Nothing much happened until Mr. Jenkins showed up. He'd greet the men every day the same way, "Good morning, men. Have you given thanks to the Lord for such a glorious day? God bless America and amen."

All the men would say, "Amen."

Mr. Jenkins was a barrel-chested man. Rather tall. He got around just fine on one crutch. He wore heavy slacks with the right leg pinned halfway up. A straw hat. No matter what shirt he wore, he had his war medals pinned to it above his left pocket. A Bronze Star, a Purple Heart and a couple of other valor ribbons.

Between 3 and 4 in the afternoon, the gathering would begin to break up.

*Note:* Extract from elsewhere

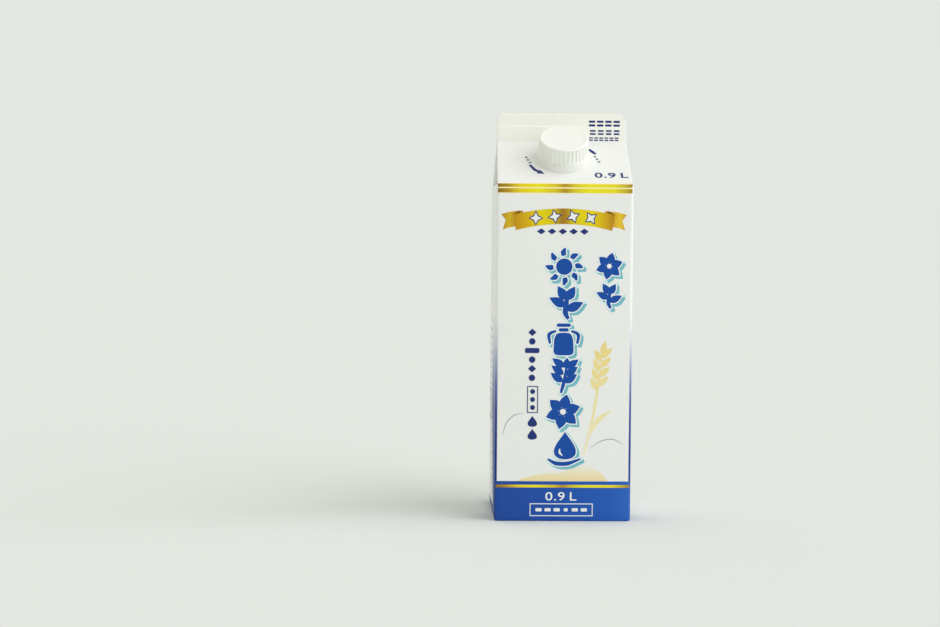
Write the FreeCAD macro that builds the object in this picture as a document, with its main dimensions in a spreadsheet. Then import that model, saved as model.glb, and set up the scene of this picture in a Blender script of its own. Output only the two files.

Mr. Jenkins had, once again, sat down in his special chair and told every joke he knew and several stories about his college football days to the men in the round. The same ones he had repeatedly told them for so many years. The fellows still laughed at every one of his jokes and marveled at his past athletic feats. They showed Mr. Jenkins the respect he deserved. He was their senior, and he had endured so much.

Just before the all-day meeting would adjourn, Mr. Jenkins would ask the men to bow their heads, and he would lead them in prayer.

Sometimes he'd get sidetracked and thank God for talking him into buying that new lawn mower or for helping him to remember to turn out all the lights in the barn. But he always wrapped up his prayer with, "And remember, Lord, if you need us to go fight for our beloved country, Lord, we're ready to go again. Can I get an amen?"

All the men would say, "Amen."

Even though I was just a child, I can still remember how touching those moments were, to see full-grown men standing there with their heads bowed and their eyes closed. They'd go on back home for the night and come back the next day to, once again, sit and visit with their friends, the ones who understood them.

I often took Mr. Jenkins' mother a Tootsie Roll Pop, on my way home. If Mr. Jenkins was there, he'd say "Thank you, mister! I salute you!

He made quite an impression on me. He was different. He was conflicted, and he was colorful. A proud American veteran. A patriot through and through.

Mr. Jenkins was the first war hero I ever knew.